Il se fait connaître en interprétant le répertoire classique de J.S. Bach, de Dvorak en passant par Prokofiev, Chostakovitch, Debussy, Schumann. Il donne à son violoncelle un espace mémorable. Ce géant qu’est cet instrument, se dit Rostropovitch, n’a pas un répertoire assez abouti. Rostropovitch estime que le violoncelle peut rendre des sons plus somptueux, il se sent capable de lui faire exécuter des pièces variées. Il s’emploie à interpréter plus d’une centaine d’œuvres des compositeurs classiques. C’est le plus grand violoncelliste du XXème siècle.
S’il brillait par son aisance à apprendre rapidement des partitions et de les jouer avec virtuosité, il déploya une énergie inépuisable à multiplier des projets caritatifs, à s’engager pour des causes humanitaires, à siéger dans les académies d’arts pour promouvoir la musique, à créer des écoles et des fondations en vue d’aider les opprimés.
Ses actions humaines sont considérables, toutes dictées par son amour de la musique.
La Russie
C’est auprès de sa mère qu’il apprend le piano et découvre le violoncelle auprès de son père qui lui-même est fils de violoncelliste.
Il est très jeune, à peine 13 ans, quand il se produit dans des concerts et se fait remarquer en jouant « Le concerto pour violoncelle n°1 de Saint-Saens ». Sa carrière est toute tracée, de concert en concert, il apparaît jouant essentiellement comme soliste. Après des études de musique, il choisit le violoncelle, il obtient plusieurs prix à des concours nationaux et internationaux. Quand il se met à enseigner au Conservatoire de St Petersburg puis à Moscou, il est déjà très connu dans son pays.
A partir de 1963, il s’ouvre à l’Europe et se produit sur la scène internationale en Belgique et en Allemagne. C’est lors de ses voyages qu’il rencontre d’autres compositeurs et musiciens comme Benjamin Britten qui compose pour lui. Dès lors, des compositeurs lui demandent d’interpréter leurs morceaux. Il accepte de jouer les symphonies de Chostakovitch, de Prokofiev, de Dvorak. Passionné d’opéra, il accepte de diriger la pièce Eugène Oneguine de Piotr Ilitch Tchaïkovski au Théâtre du Bolchoï à Moscou.
Il aura vécu en Russie, de sa naissance en 1927 jusqu’à cette date fatidique de 1974 où commence son exil.

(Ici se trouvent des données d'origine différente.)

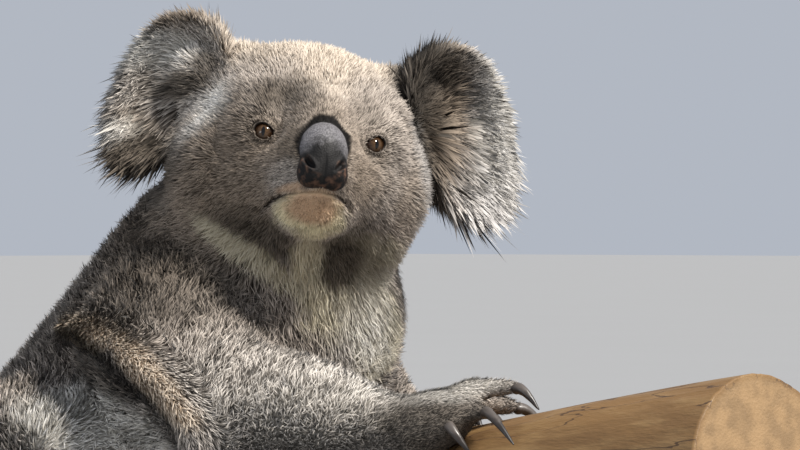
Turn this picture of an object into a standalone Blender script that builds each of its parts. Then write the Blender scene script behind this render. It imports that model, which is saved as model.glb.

C’est en soutenant des personnalités opposées au régime totalitaire de la Russie qu’il voit sa carrière de concertiste stoppée. Son engagement dans les affaires politiques et humanistes lui vaut de sérieux ennuis. Il est mal vu des dirigeants du régime en présence d’autant que Rostropovitch défend et soutient son ami Soljenitsyne considéré comme un dissident. Il parvient à sortir de la Russie et à s’établir aux Etats-Unis.
Une autre vie commence pour lui.
Les Etats-Unis
Son exil dure de 1974 à 1990. Il perd sa nationalité russe et c’est seulement en 1982 qu’il obtient la nationalité suisse puis est réhabilité en 1990. Pendant cet intervalle, il se dit apatride.

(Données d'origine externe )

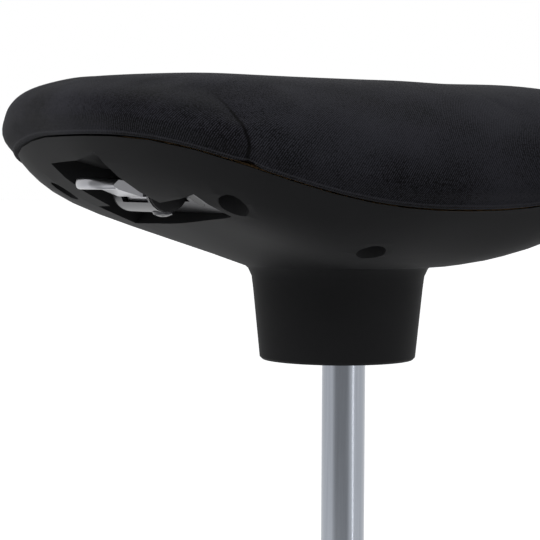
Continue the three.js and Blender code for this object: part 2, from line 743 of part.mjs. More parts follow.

Il dirige l’orchestre national de Washington, s’engage dans de nombreux projets, organise des récitals, des concerts et joue avec les compositeurs comme Horowitz, Richter et d’autres figures prestigieuses qu’il rencontre et apprécie.
En 1989, sa prestation devant la chute du mur de Berlin lui assure une large audience médiatique, l’événement étant relayé par toutes les ondes radiophoniques et télévisées de l’homme assis seul sur une chaise et interprétant « Les suites pour violoncelle seul de J.S.Bach »
En 1990, le nouveau régime russe le réhabilite. Rostropovitch peut s’engager dans la vie officielle de son pays et recevoir prix et honneurs tout en étant libre de circuler de par le monde et de faire entendre la voix de son violoncelle.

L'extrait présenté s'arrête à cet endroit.